I have to say, I was rooting for Eli to make a few steps forward as a filmmaker – but this film – feels like a bad trip down the wrong river in Arkansas. These aren’t Boy Scouts – these are Ugly Americans that discover there’s something a lot more ugly and sick and depraved than they ever thought of.

This is a very scary and more than that, disturbing film. Personally – I haven’t been all that happy with the selling of the film. They are selling this movie like a snuff flick – sadly apparently that is how you appeal to America’s audience for horror. You’re not getting any of the set up for the film. There’s nothing to give you a sense of the MIDNIGHT EXPRESS terror that’s to come.

Eli has made a film that is absolutely brutal and oddly brilliant in how he took that initial premise and made a film that is very much a moralistic study of our own amorality and the inevitable day that those in pursuit of that next big kick will find their own exploitation and their own nightmares realized in payment.

Disney told this tale with PINNOCHIO. It was about a boy, that represented all of us - he decided to shirk responsibilities and instead listened to base suggestions to "enjoy himself." Ultimately ending up at the greatest no price fun park in the world.

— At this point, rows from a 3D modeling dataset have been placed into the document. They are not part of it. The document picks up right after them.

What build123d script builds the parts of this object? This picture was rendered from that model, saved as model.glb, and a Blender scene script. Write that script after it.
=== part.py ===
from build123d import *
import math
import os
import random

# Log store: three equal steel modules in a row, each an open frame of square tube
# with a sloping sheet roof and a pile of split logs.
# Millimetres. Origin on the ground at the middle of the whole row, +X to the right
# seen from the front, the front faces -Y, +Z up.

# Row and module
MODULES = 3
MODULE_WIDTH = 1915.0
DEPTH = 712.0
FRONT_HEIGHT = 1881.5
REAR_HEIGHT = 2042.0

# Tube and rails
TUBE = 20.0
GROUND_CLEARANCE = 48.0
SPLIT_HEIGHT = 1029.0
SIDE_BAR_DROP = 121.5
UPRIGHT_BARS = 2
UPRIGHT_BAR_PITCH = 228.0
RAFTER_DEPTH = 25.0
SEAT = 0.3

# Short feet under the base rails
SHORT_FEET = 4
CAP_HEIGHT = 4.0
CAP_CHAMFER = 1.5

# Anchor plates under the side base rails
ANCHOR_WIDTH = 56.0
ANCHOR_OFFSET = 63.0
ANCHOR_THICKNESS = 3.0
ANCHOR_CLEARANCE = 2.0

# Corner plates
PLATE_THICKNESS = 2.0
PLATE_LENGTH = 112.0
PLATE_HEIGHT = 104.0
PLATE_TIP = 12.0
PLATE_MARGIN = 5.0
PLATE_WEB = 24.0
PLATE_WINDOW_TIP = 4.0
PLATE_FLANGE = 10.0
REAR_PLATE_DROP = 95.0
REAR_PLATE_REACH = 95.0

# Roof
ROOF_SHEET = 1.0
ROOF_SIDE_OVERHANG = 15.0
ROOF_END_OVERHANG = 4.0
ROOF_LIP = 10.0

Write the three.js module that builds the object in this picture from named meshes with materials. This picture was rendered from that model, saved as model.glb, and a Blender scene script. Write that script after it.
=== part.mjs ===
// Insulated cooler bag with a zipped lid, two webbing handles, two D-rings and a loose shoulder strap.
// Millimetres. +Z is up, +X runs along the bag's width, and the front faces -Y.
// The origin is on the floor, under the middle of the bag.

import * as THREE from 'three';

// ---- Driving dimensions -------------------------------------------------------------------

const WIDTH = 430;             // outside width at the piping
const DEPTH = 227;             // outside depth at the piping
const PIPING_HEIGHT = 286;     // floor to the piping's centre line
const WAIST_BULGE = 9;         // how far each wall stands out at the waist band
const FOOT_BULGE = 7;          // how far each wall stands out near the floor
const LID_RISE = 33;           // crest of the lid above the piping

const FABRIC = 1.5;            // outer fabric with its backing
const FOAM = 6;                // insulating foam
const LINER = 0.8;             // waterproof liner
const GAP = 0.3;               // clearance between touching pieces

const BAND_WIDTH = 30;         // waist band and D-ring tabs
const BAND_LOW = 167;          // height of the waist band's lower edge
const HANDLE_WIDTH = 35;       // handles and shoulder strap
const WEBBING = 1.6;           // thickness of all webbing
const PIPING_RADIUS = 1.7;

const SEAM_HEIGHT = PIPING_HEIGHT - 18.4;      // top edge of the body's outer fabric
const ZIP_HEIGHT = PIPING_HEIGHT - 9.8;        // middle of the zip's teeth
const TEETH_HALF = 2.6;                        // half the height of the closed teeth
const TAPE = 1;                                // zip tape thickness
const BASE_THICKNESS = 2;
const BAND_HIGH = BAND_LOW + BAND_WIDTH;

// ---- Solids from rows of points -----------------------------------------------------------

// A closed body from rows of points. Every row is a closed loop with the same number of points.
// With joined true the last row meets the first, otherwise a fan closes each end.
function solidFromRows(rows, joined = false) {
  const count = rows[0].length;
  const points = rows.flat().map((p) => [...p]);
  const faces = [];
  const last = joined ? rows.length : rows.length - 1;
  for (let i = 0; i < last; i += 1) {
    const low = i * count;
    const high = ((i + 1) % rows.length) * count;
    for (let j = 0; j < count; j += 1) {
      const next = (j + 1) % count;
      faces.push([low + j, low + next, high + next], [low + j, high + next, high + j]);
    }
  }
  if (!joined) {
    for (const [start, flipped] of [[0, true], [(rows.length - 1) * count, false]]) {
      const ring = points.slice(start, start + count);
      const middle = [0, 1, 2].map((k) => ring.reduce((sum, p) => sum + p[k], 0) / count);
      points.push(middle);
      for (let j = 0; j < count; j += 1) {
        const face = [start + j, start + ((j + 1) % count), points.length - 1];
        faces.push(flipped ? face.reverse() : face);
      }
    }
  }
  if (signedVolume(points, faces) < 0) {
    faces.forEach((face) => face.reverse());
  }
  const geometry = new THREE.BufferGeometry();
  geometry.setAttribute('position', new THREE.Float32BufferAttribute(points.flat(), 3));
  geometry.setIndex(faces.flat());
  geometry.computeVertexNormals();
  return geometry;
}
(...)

But those boys paid a price – seeing those little boys turned into jackasses and whipped within an inch of their lives as their human screams turned to animal screams – the lesson was that every sin has its payment, every pleasure its price. This isn’t a film for children, but it is a film for those big ugly kids that exploit those in far off lands.

This is a great American horror film. And the arrival of a very dangerous filmmaker. I’ll be fascinated to see what he does next.